Nakheel dismissed the allegations as "misleading and mischievous statements."

"The wholly incorrect and unsupported assertion relating to the state of The World islands was made in the context of a legal case brought against The World LLC by a logistics provider," the spokesman said.

"Nakheel will continue to protect the interests of its operations and stakeholders and take such action as is appropriate in the circumstances," he added.

The spokesman said that the case "was dismissed with costs awarded in favour of The World LLC. We are vindicated by the court's decision."

However, a final judgment with reasons for the decision has not yet been posted to the tribunal's website, where judgments appear after they have been issued.

Abu Dhabi-based English-language daily The National said that the tribunal ruled against Penguin but has not yet given its reasons for doing so.

Lawyers for Penguin Marine declined to comment, and the company's general manager Alex Labor said only that "Penguin's position is... what our lawyers said during the trial."

Nakheel, which developed Dubai's iconic palm-shaped islands and the Atlantis luxury hotel among other developments, was hard-hit by the global economic crisis, which led to a sharp fall in Dubai real estate prices.

Nakheel was to split from parent company Dubai World, which rocked global financial markets when it announced in November 2010 that it needed to freeze debt payments, under a debt restructuring plan.. litigation_20110128112334

Here is the picture of what the world is supposed to look like. (I think)

Here is some snipits of some interesting information on Dubai's debt restructuring plan.

Dubai Group LLC, the investment company seeking payment relief on $6 billion of loans, appointed eight banks to represent creditors in two committees as it tries to speed up agreement on a debt restructuring plan.

Dubai Group, controlled by Dubai Holding LLC, is one of several companies in the emirate seeking to restructure loans after property prices and asset values slumped and credit markets froze. Dubai World, one of the emirate’s three main state-owned holding companies which controls port operator DP World Ltd., reached a deal in October with more than 70 banks to restructure $24.9 billion of debt. -said-to-set-up-two-bank-restructuring-committees.html

I believe that this was all orchestrated in conjunction with the market slump and the bankers somehow.
Or am I just paranoid?lol

edit on 28-1-2011 by liejunkie01 because: (I think)

edit on 28-1-2011 by liejunkie01 because: (no reason given)

edit on 29-1-2011 by liejunkie01 because: spelling

posted on Jan, 28 2011 @ 11:37 PM
I changed the thread title because I thought it fits better with the whole banker scam idea.

posted on Jan, 29 2011 @ 12:01 AM
Yep, I remember when they started building all that stuff, and thinking how strange it was.

But then I heard somewhere that the king? said they were doing it because eventually they would run out of oil, and "tourism" was their backup plan.

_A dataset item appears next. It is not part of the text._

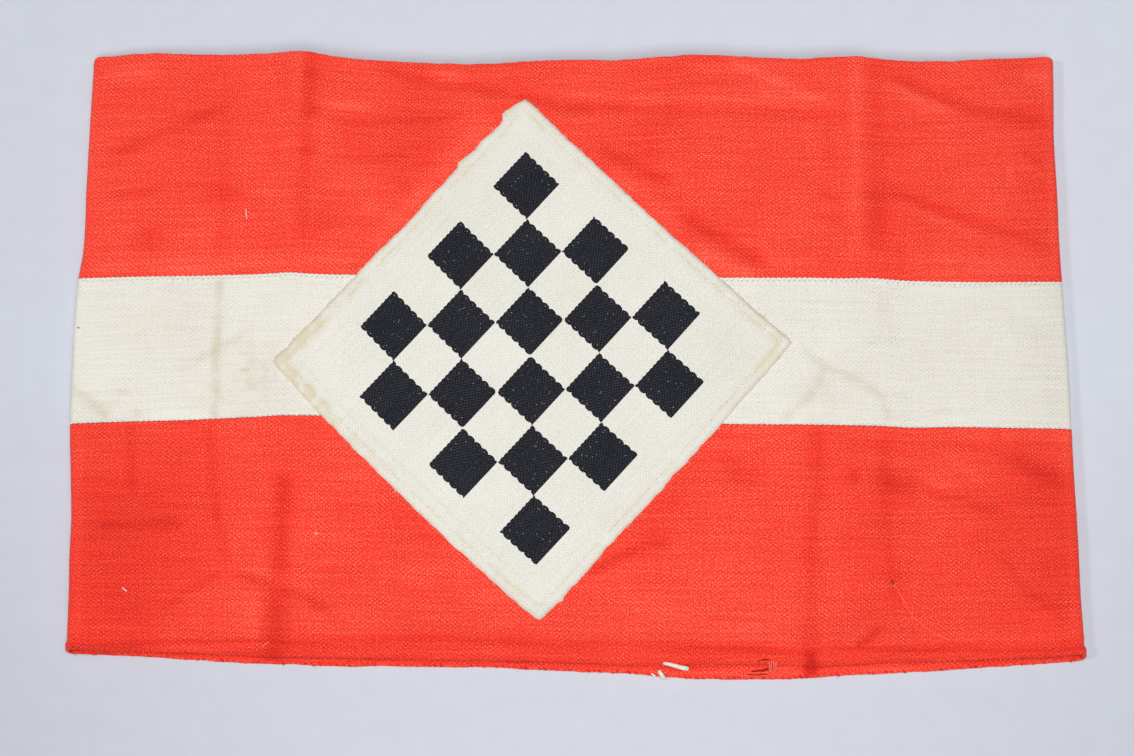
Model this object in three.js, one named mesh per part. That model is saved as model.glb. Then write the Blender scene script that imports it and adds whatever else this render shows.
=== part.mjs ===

So, now what are they going to do? Construction has stopped, tourism is not so good, and the "over developments" are sinking.

Yes, I think Dubai was scammed.

posted on Jan, 29 2011 @ 02:07 AM
reply to post by sodakota

some little facts, Dubai is 1 of the state or emirates in the federation of 7 emirates that makes up United Arab Emirates. the start of the rise of dubai some 10 years ago was not because of compare to the rest of the emirates, oil was not the factor of the rise of dubai, it has always been real estate, unfortunately..there are many greedy people who capitalised on the demand back then and demanded high price for real estate rental, this is due to the fact that unskilled labours who made up of the large populations that earns very less and the high rollers who earns extremely disgusting amount of monies but giving less of what they know, the the high rollers are willing to pay any amount for their wants but in between the labours and the high rollers, there is a big gap of middle income earner, who is like me..who thinks that the price of rental for a 1 bedroom apartment back in end of 2008 is disgustingly high to the likes of 130k/ year and the owner demands that you paid off the rental in 1 cheque before you even moved in!

bare in mind that, the local populations is slightly around 1 million for the entire UAE and UAE have a population of around 3 million plus population, therefore the large chunk of the populations is foreigners living and working here.many of the development ideas and stuff like that were not make up solely by the is probably brainchild of the locals but was ill conceived or ill advice by erm..(foreigners), you know those high stakes foreigners, who left dubai the moment there is a slight indication of crisis faster than you can say "YES!" ...

as for the impact of those illl conceived projects, whether they are environmentally negative or economically unfeasible, i guess the good sides of the crisis does wake up the people here, they need a more sustainable economy, be it real estate or tourism, the sharp drop in prices does help to readjust the real estate price to a realistic price.. i give you an example :

when i first arrived in dec 2008, i cannot even rent a decent room for 5k/month let alone an apartment and now i am renting a good 1 BR apartment for 5k/month that was previously going for 10k/month, the previous tenants who left the apartment in june 09, rented it at 10k/month in feb 09, and i rented the same apartment for 5k/ month in crazy..

in summary, i looked at dubai's economic crisis as a whole, if you want an example of a really free market, check out the rental of prices, it drops sharply because of demand and supplies. secondly, dubai is still consider an emerging economy, it has not reached the maturity stage of many other economies, in terms of best practices, policies and many more.

and finally, what dubai is missing is a diversify economy and not soley based on real estate/tourism, it should make a transition into a more knowledge based economy and attracting more middle income expats and not going after disgustingly ugly, unrealistic high paying jobs.